Et je me souviens descendre en bicyclette, on n’avait pas le droit de faire plus d’une vingtaine de kilomètres et j’ais une amie qui vivait juste dans les limites de cette zone, et elle m’a demandé de venir et de rester pour la nuit. Evidemment j’étais seulement trop nerveuse. Alors on n’était pas censés dormir dehors au-delà de ce périmètre, je suis sortie subrepticement et j’ai roulé jusque là-bas. Et sur tout le trajet, ces gamins ils s’ennuyaient à mourir évidemment, ils passaient leur temps assis là et il y avait ces trucs qu’ils faisaient avec leurs mains, des bruits d’animaux, le chat, le loup et des hou ! ils criaient et me saluaient pendant que je passais. Alors je faisais ce truc de la reine d’Angleterre, vous savez, ce petit geste de la main pour saluer. Et c’était vraiment très amusant.
Quand le jour J est arrivé, évidemment, ça a été assez spectaculaire. Ils sont tous partis, tous les avions qui auraient dû se regrouper à différents endroits, les gros porteurs qui transportaient les troupes, avec les planeurs derrière et les autres sont tous montés dans le ciel en même temps et le ciel tout entier était recouvert d’avions d’un bout à l’autre.

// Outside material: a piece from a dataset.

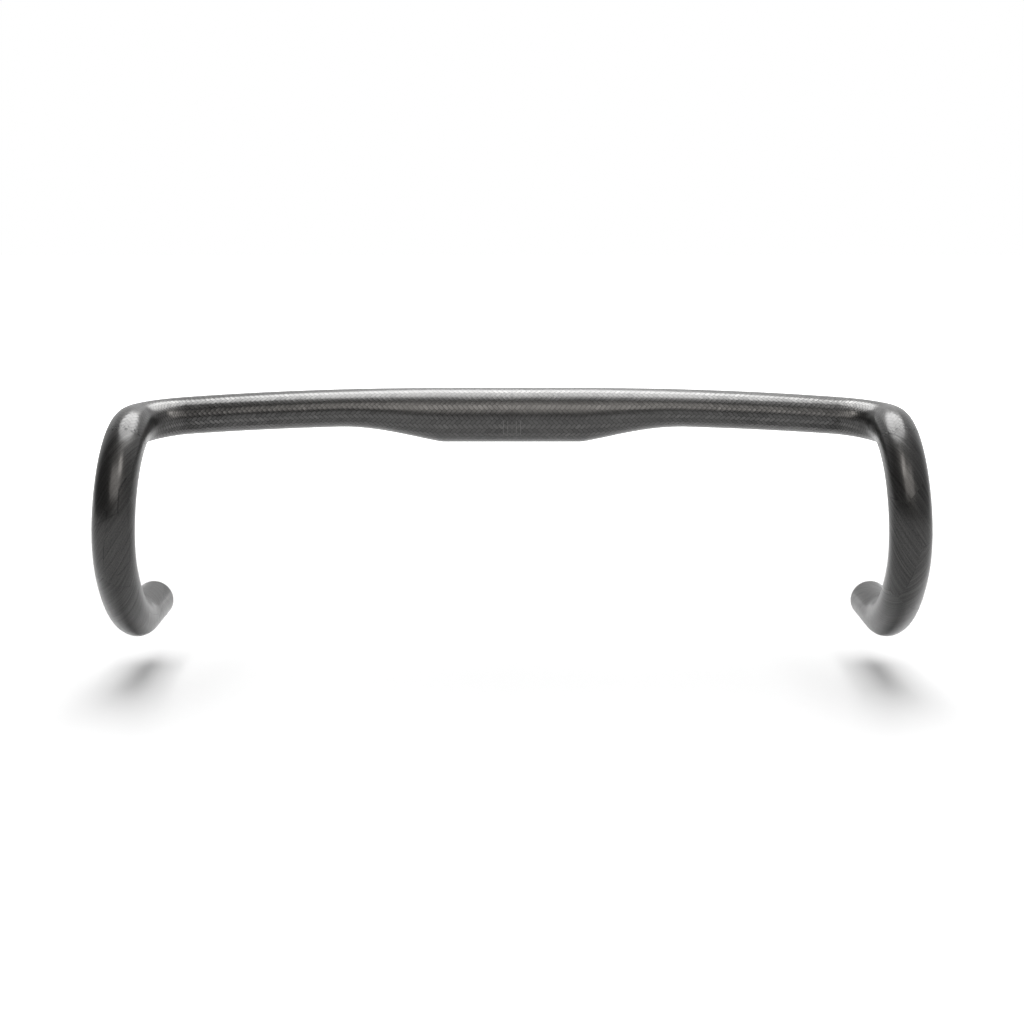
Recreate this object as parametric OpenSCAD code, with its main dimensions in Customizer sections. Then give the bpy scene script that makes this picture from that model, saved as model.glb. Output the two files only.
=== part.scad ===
// Drop handlebar for a road bicycle, moulded in one piece from carbon fibre.
// X runs across the bar, +Y points back towards the rider and +Z points up.
// The origin is the centre of the round zone that the stem clamps.

/* [Stem clamp zone] */
// Diameter of the tube where the stem clamps it
clamp_d = 31.8; // [25.4:0.1:35]
// Length of the round clamp zone
clamp_w = 81; // [50:1:110]

/* [Tops] */
// Height of the flattened tops
top_h = 22; // [18:0.1:31]
// Depth of the flattened tops, front to back
top_depth = 30; // [24:0.5:40]
// Length over which the clamp zone flattens into the oval
taper_l = 63; // [30:1:85]
// Backward sweep of the tops where they meet the corner, in degrees
sweep_angle = 2.8; // [0:0.1:6]
// Downward slope of the tops where they meet the corner, in degrees
droop_angle = 4.3; // [0:0.1:8]

/* [Hooks] */
// Distance between the tube centres where the hooks start
hood_w = 436; // [400:1:480]
// Outer diameter of the hooks and drops
tube_d = 23.8; // [22:0.1:26]
// Bend radius of the corner between the tops and the hook
corner_r = 27; // [22:0.5:40]
// Fall of the tube where it leaves the corner, in degrees
ramp_angle = 1; // [0:0.5:20]
// Bend radius of the upper part of the hook
upper_r = 48.3; // [35:0.1:70]
// Angle that the upper bend turns through
upper_angle = 125.4; // [90:0.1:140]
// Bend radius of the lower part of the hook
lower_r = 116; // [60:1:160]
// Bend radius of the heel that runs into the drop
heel_r = 50; // [30:0.5:90]
// Angle that the heel turns through
heel_angle = 18.6; // [5:0.1:30]
// Outward flare of the hooks, in degrees
flare_angle = 3.55; // [0:0.05:12]

/* [Drops] */
// Straight length of the drop behind the heel
drop_l = 37.6; // [25:0.1:80]
// Chamfer round the outside of the cut end
end_chamfer = 0.5; // [0.2:0.1:1]

/* [Shell] */
// Wall thickness of the laminate
wall = 2; // [1.5:0.1:3]

/* [Hidden] */
$fn = 96;

clamp_r = clamp_d / 2;
tube_r = tube_d / 2;
half_w = clamp_w / 2;

// Points round each ring of the oval stretch, and its steps along the tops and
// round the corner
ring_n = 40;
tops_steps = 18;
corner_steps = 12;
// Neighbouring stretches of tube share a short lap. Every second bend is
// thinner by a hair, and the oval tucks its ends into the round tubes, so
// that they all close on each other cleanly.
lap = 1;
hair = 0.05;
tuck = 0.15;

// Vector helpers
function unit(v) = v / norm(v);
function mix(a, b, t) = a + (b - a) * t;
function clip(t) = max(0, min(1, t));
// A quick start that fades out, for the taper beside the clamp zone
function fade(t) = pow(sin(90 * clip(t)), 1.2);
// A soft start and a soft end, where the oval turns round in the corner
function soft(t) = let (c = clip(t)) c * c * (3 - 2 * c);

// Directions at the corner: along the tops, and down the ramp.
// The hook lies in a plane that holds `forward` and `down`.
tops_dir = unit([1, tan(sweep_angle), -tan(droop_angle)]);
forward = [0, -1, 0];
down = [sin(flare_angle), 0, -cos(flare_angle)];
function hook_dir(phi) = cos(phi) * forward + sin(phi) * down;
function hook_in(phi) = cos(phi) * down - sin(phi) * forward;

// The corner turns from the tops into the ramp about one axis.
corner_angle = acos(tops_dir * hook_dir(ramp_angle));
corner_in = unit(hook_dir(ramp_angle) - cos(corner_angle) * tops_dir);
corner_step = corner_r * (sin(corner_angle) * tops_dir + (1 - cos(corner_angle)) * corner_in);

// Where the tops end, so that the hooks start at hood_w apart
tops_x = hood_w / 2 - corner_step.x;
tops_l = tops_x - half_w;
section_up = cross(corner_in, tops_dir);

// A station of the oval stretch: centre, direction, half height, half depth
// and how far the skin stays back from it
function station(c, t, h, d, back = 0) = [c, t, h - back, d - back];

// Tops at x. The top edge runs straight out of the clamp zone and then droops;
// the centre follows as the oval thins.
function tops_half(x, mid) = mix(clamp_r, mid, fade((x - half_w) / taper_l));
function tops_station(x, back = 0) =
    let (s = max(0, x - half_w) / tops_l, h = tops_half(x, top_h / 2), half_l = tops_l / 2)
    station([x, tan(sweep_angle) * half_l * s * s, clamp_r - h - tan(droop_angle) * half_l * s * s],
            unit([1, tan(sweep_angle) * s, -tan(droop_angle) * s]),
            h, tops_half(x, top_depth / 2), back);

// Corner after a turn of q degrees. The oval turns round on the way.
function corner_station(q, back = 0) =
    let (s = soft(q / corner_angle))
    station(corner_start + corner_r * (sin(q) * tops_dir + (1 - cos(q)) * corner_in),
            cos(q) * tops_dir + sin(q) * corner_in,
            mix(corner_h, tube_r, s), mix(corner_d, tube_r, s), back);
corner_start = tops_station(tops_x)[0];
corner_h = tops_station(tops_x)[2];
corner_d = tops_station(tops_x)[3];

// One ring, square to the centre line and `depth` inside the skin
function ring(st, depth) =
    let (back = unit(cross(section_up, st[1])), up = cross(st[1], back))
    [for (i = [0:ring_n - 1]) let (q = 360 * i / ring_n)
        st[0] + (st[3] - depth) * cos(q) * back + (st[2] - depth) * sin(q) * up];

// Stations from the clamp zone to the hook, with a lap to each side of both
// joints, and none in the plane of a joint
lap_angle = lap / corner_r * 180 / PI;
stations = concat(
    [for (x = [half_w - lap, half_w + lap]) tops_station(x, tuck)],
    [for (i = [1:tops_steps]) tops_station(mix(half_w, tops_x, i / tops_steps))],
    [for (i = [1:corner_steps - 1]) corner_station(corner_angle * i / corner_steps)],
    [for (k = [-2, 1]) corner_station(corner_angle + k * lap_angle, tuck)]);

// Hook chain: the heading after each bend, and the end point of each piece
phi_1 = ramp_angle + upper_angle;
phi_2 = 180 - heel_angle;
ramp_start = corner_start + corner_step;
lower_start = bend_end(ramp_start, upper_r, ramp_angle, phi_1);
heel_start = bend_end(lower_start, lower_r, phi_1, phi_2);
drop_start = bend_end(heel_start, heel_r, phi_2, 180);
function bend_end(p, r, a, b) = p + r * ((sin(b) - sin(a)) * forward + (cos(a) - cos(b)) * down);

// Places its children with local X, Y and Z along the given directions
module frame(o, x, y) {
    z = cross(x, y);
    multmatrix([[x.x, y.x, z.x, o.x], [x.y, y.y, z.y, o.y], [x.z, y.z, z.z, o.z]])
        children();
}

// A rod of radius `r` that starts at `p` along `dir` and curves `inward` at
// radius `bend` through `turn` degrees. `over` lengthens it at both ends.
module bend(p, dir, inward, bend, turn, r, over = 0) {
    extra = over / bend * 180 / PI;
    frame(p + bend * inward, -inward, dir)
        rotate(-extra)
            rotate_extrude(angle = turn + 2 * extra)
                translate([bend, 0]) circle(r);
}

// The oval stretch from the clamp zone round the corner to the hook
module oval(depth) {
    n = ring_n;
    m = len(stations);
    skin = [for (k = [0:m - 2], i = [0:n - 1]) let (j = (i + 1) % n)
        each [[k * n + j, k * n + i, (k + 1) * n + i],
              [(k + 1) * n + j, k * n + j, (k + 1) * n + i]]];
    near = [for (i = [0:n - 1]) i];
    far = [for (i = [0:n - 1]) m * n - 1 - i];
    polyhedron(points = [for (st = stations) each ring(st, depth)],
               faces = concat(skin, [near, far]));
}

// The drop, from the heel to its cut end, with the chamfer of its rim.
// The hollow runs out through the end.
module drop(depth) {
    frame(drop_start, [1, 0, 0], [0, 0, -1])
        if (depth > 0)
            cylinder(h = drop_l + lap, r = tube_r - depth);
        else {
            cylinder(h = drop_l - end_chamfer, r = tube_r);
            translate([0, 0, drop_l - end_chamfer])
                cylinder(h = end_chamfer, r1 = tube_r, r2 = tube_r - end_chamfer);
        }
}

// One side of the bar as solid rods, `depth` inside the outer skin
module side(depth) {
    r = tube_r - depth;
    oval(depth);
    bend(ramp_start, hook_dir(ramp_angle), hook_in(ramp_angle), upper_r, upper_angle, r - hair, lap);
    bend(lower_start, hook_dir(phi_1), hook_in(phi_1), lower_r, phi_2 - phi_1, r);
    bend(heel_start, hook_dir(phi_2), hook_in(phi_2), heel_r, heel_angle, r - hair, lap);
    drop(depth);
}

module rods(depth) {
    translate([-half_w, 0, 0]) rotate([0, 90, 0]) cylinder(h = clamp_w, r = clamp_r - depth);
    side(depth);
    mirror([1, 0, 0]) side(depth);
}

module handlebar() {
    color("#2c2b2b")
        difference() {
            rods(0);
            rods(wall);
        }
}

handlebar();
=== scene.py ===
"""Looks for a carbon fibre drop handlebar: the laminate's skin, the studio and the camera."""

import math
from typing import NamedTuple

import bpy
import numpy as np
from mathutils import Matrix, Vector


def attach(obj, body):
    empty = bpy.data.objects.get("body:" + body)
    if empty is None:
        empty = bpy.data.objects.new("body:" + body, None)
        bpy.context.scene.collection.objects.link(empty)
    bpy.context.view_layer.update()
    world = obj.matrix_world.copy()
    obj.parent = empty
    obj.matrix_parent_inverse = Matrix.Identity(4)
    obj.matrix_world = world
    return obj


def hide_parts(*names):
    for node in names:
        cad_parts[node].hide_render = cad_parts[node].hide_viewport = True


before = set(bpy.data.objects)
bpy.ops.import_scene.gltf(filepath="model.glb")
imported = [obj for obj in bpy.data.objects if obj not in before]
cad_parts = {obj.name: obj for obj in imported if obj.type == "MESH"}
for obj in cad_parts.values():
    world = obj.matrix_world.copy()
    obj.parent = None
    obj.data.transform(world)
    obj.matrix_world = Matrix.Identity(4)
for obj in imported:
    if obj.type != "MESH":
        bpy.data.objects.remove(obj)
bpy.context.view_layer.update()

MM = 0.001

# Driving sizes of the bar, in millimetres and radians, as its solid has them
CLAMP_R = 15.9
CLAMP_HALF = 40.5
TOP_H = 22.0
TOP_DEPTH = 30.0
TAPER_L = 63.0
SWEEP_A = math.radians(2.8)
DROOP_A = math.radians(4.3)
HOOD_HALF = 218.0
TUBE_R = 11.84  # a hair inside the solid's hooks
CORNER_R = 27.0
RAMP_A = math.radians(1.0)
UPPER_R = 48.3
UPPER_A = math.radians(125.4)
LOWER_R = 116.0
HEEL_R = 50.0
HEEL_A = math.radians(18.6)
LOWER_A = math.pi - RAMP_A - UPPER_A - HEEL_A
FLARE_A = math.radians(3.55)
DROP_L = 37.6
END_CHAMFER = 0.5
WALL = 2.0

# Mesh fineness: points round the tube and the largest step along it, in mm
ROUND_N = 96
STEP = 1.6
INNER_STEP = 4.0
LEAST_STEP = 0.2  # a ring closer than this to the chamfer is left out


def unit(v):
    v = np.asarray(v, float)
    return v / np.linalg.norm(v)


def clip(t):
    return min(1.0, max(0.0, t))


def mix(a, b, t):
    return a + (b - a) * t


def fade(t):
    """A quick start that fades out, for the taper beside the clamp zone."""
    return math.sin(math.pi / 2 * clip(t)) ** 1.2


def soft(t):
    """A soft start and a soft end, where the oval turns round in the corner."""
    c = clip(t)
    return c * c * (3 - 2 * c)


# --- the centre line of one side, as the solid has it -------------------------

FORWARD = np.array([0.0, -1.0, 0.0])
DOWN = np.array([math.sin(FLARE_A), 0.0, -math.cos(FLARE_A)])
HOOK_AXIS = np.cross(FORWARD, DOWN)
TOPS_DIR = unit([1, math.tan(SWEEP_A), -math.tan(DROOP_A)])


def hook_dir(phi):
    return math.cos(phi) * FORWARD + math.sin(phi) * DOWN


CORNER_A = math.acos(float(TOPS_DIR @ hook_dir(RAMP_A)))
CORNER_IN = unit(hook_dir(RAMP_A) - math.cos(CORNER_A) * TOPS_DIR)


def corner_step(q):
    """The way from the start of the corner to where it has turned by q."""
    return CORNER_R * (math.sin(q) * TOPS_DIR + (1 - math.cos(q)) * CORNER_IN)


TOPS_X = HOOD_HALF - corner_step(CORNER_A)[0]
TOPS_L = TOPS_X - CLAMP_HALF
SECTION_UP = np.cross(CORNER_IN, TOPS_DIR)


def half_axis(x, middle):
    return mix(CLAMP_R, middle, fade((x - CLAMP_HALF) / TAPER_L))


def tops_at(x):
    """Centre, direction and half-axes of the section at x on the tops."""
    s = max(0.0, x - CLAMP_HALF) / TOPS_L
    high, deep = half_axis(x, TOP_H / 2), half_axis(x, TOP_DEPTH / 2)
    back = math.tan(SWEEP_A) * TOPS_L / 2 * s * s
    fall = math.tan(DROOP_A) * TOPS_L / 2 * s * s
    centre = np.array([x, back, CLAMP_R - high - fall])
    heading = unit([1, math.tan(SWEEP_A) * s, -math.tan(DROOP_A) * s])
    return centre, heading, high, deep


def bend_point(p, r, a, b):
    """The end of a bend of radius r that starts at p and heads from a to b."""
    return p + r * ((math.sin(b) - math.sin(a)) * FORWARD + (math.cos(a) - math.cos(b)) * DOWN)


def turned(v, angle):
    """A direction that turns with the hook, in the hook's plane."""
    along_axis = HOOK_AXIS * (HOOK_AXIS @ v)
    return (
        v * math.cos(angle)
        + np.cross(HOOK_AXIS, v) * math.sin(angle)
        + along_axis * (1 - math.cos(angle))
    )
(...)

Et leurs lumières étaient allumées, ce qu’ils ne faisaient jamais d’habitude. Ils devaient le faire autrement ils se seraient tous rentrés dedans. C’était vraiment très bruyant et la terre entière a tremblé pendant qu’ils traversaient avec toutes ces lumières.

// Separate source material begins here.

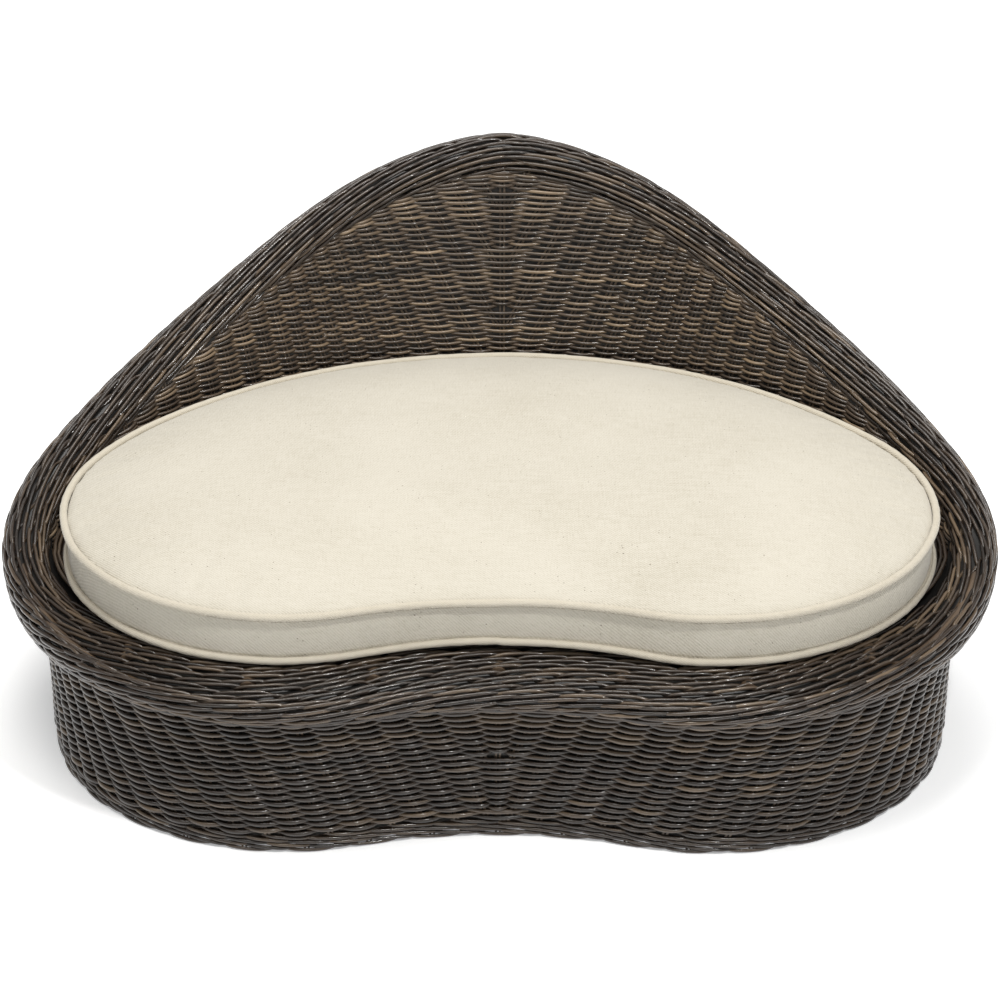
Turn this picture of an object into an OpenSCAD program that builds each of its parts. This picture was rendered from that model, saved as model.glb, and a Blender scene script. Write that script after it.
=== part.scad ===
// Kidney-shaped wicker pet bed: a woven basket with a high peaked back and a
// rolled rim, a raised woven deck on a rattan pole frame, and a loose box
// cushion with piping. Millimetres, +Z up, origin on the floor under the
// middle of the whole basket, front towards -Y.

/* [Outline] */
// Distance from the middle to the centre of each round lobe
lobe_x = 188; // [150:5:240]
// Radius of each lobe at the foot
lobe_r = 227; // [190:5:270]
// Radius of the hollow at the front, between the lobes
notch_r = 420; // [300:20:900]
// How far the back of the foot lies behind the lobe centres
back_y = 330; // [300:5:400]

/* [Wall] */
// Height of the middle of the rolled rim at the front
front_h = 150; // [145:5:190]
// Height of the middle of the rolled rim at the peak of the back
back_h = 397; // [300:5:480]
// Length along the outline over which the back falls away
bell_len = 350; // [280:10:450]
// Thickness of the woven wall
wall_t = 8; // [7.5:0.5:12]
// Outward lean of the upper wall, as a slope
lean = 0.27; // [0.1:0.01:0.4]
// Height at which the wall starts to lean
lean_z = 141; // [120:1:180]
// Number of stake pairs around the wall
stake_count = 80; // [60:2:84]
// Width of one pair of stakes
stake_w = 6; // [4:0.5:7]

/* [Rim and foot] */
// Radius of the rolled rim
rim_r = 24; // [18:1:30]
// Radius of the pole inside the rim
rim_pole_r = 9; // [6:1:12]
// How far the rim's skirt hangs below the middle of the rim at the front
skirt_front = 46; // [36:1:60]
// How far it hangs at the sides and the back
skirt_side = 96; // [60:1:100]
// Thickness of the skirt
skirt_t = 6; // [4:0.5:8]
// Height of the plaited foot border
foot_h = 16; // [12:1:24]

/* [Frame] */
// Radius of the base and deck hoops
hoop_r = 7; // [5:1:9]
// Radius of the posts between the two hoops
post_r = 8; // [6:1:10]
// Number of posts
post_count = 8; // [6:2:12]
// Radius of the bearers under the deck
bearer_r = 7; // [5:1:9]
// Number of bearers
bearer_count = 7; // [5:2:9]
// Distance from one bearer to the next
bearer_pitch = 108; // [80:4:120]
// Height of the top of the deck
deck_z = 176; // [160:1:200]
// Thickness of the woven deck
deck_t = 5; // [3:0.5:8]

/* [Cushion] */
// Height of the cushion's side, piping included
cushion_h = 50; // [40:1:70]
// How much smaller than the foot outline the cushion is
cushion_gap = 10; // [6:1:30]
// How far back the cushion is pushed
cushion_back = 10; // [0:1:12]
// How far the top is crowned above its piping
crown = 20; // [8:1:40]
// Radius of the piping
piping_r = 3; // [2:0.5:4]
// Thickness of the cover cloth
cloth_t = 1.4; // [1:0.2:2.4]
// Half of the zip's length, in degrees round the back arc
zip_half = 44; // [20:1:50]
// Width of the zip tape
zip_w = 14; // [10:1:20]
// Length, width and thickness of the zip slider
slider_size = [13, 9, 3.4];

/* [Hidden] */

// Colours
reed_dark = [0.20, 0.16, 0.14];
reed_mid = [0.30, 0.25, 0.21];
pole_tan = [0.55, 0.42, 0.28];
steel = [0.62, 0.62, 0.64];
cream = [0.90, 0.88, 0.80];
cream_edge = [0.84, 0.80, 0.69];
foam_white = [0.95, 0.93, 0.84];

// Clearances
seat_gap = 0.3;     // between two pieces that lie together
curve_gap = 0.8;    // between a round pole and a wall of flat facets
cloth_gap = 0.1;    // between sewn pieces
eps = 0.5;          // how far a cut runs past a face

// The outline: a back arc, two lobe arcs and a hollow front arc, all tangent
lobe_back = back_y - lobe_r;
back_r = (lobe_back * lobe_back + lobe_x * lobe_x) / (2 * lobe_back) + lobe_r;
back_cy = back_y - back_r;
notch_cy = -sqrt(pow(notch_r + lobe_r, 2) - lobe_x * lobe_x);
back_a = atan2(lobe_x, -back_cy);
notch_a = atan2(lobe_x, -notch_cy);
lobe_a = 180 + notch_a - back_a;
rad = PI / 180;
back_len = back_r * back_a * rad;
lobe_len = lobe_r * lobe_a * rad;
half_len = back_len + lobe_len + notch_r * notch_a * rad;
lean_soft = 30;                          // how softly the wall's lean sets in
// Where the lobe centres lie, so that the origin is under the middle
lobe_y = (lobe_r + flare(front_h) - back_y - flare(back_h)) / 2;

// Rim and wall
layer_t = wall_t * 0.3;                  // thickness of each layer of weave
stake_t = wall_t - 2 * layer_t - 2 * seat_gap;
rim_out = rim_r - wall_t;                // rim centre, out from the wall's outer face
rim_leg = 10;                            // how far the border's legs reach below its middle, degrees
bore_lip = 60;                           // how far the bore for the pole reaches below it, degrees
skirt_reach = 550;                       // distance from the front over which the skirt grows
skirt_rise = 0.62;                       // how soon the skirt swings out, going up
skirt_steps = 5;
wall_drop = rim_r * sin(rim_leg) + seat_gap;
bell_power = 1.6;                        // how sharply the peak falls away
wall_levels = 6;
pole_sides = 8;
cord_sides = 6;
rim_steps = 6;
piping_steps = 5;
round_fn = 48;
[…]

Mais là je vous ai donné les meilleurs moments. C’est vraiment mortellement ennuyeux la guerre. Il fait froid, humide, on s’ennuie, attendre, attendre, attendre, attendre, attendre, attendre et fatiguée, fatiguée, fatiguée, fatiguée. Et vous ne vivez pas votre vie. Et bien-sûr, ce n’est pas très agréable de danser avec quelqu’un un soir et d’apprendre le lendemain qu’il est mort.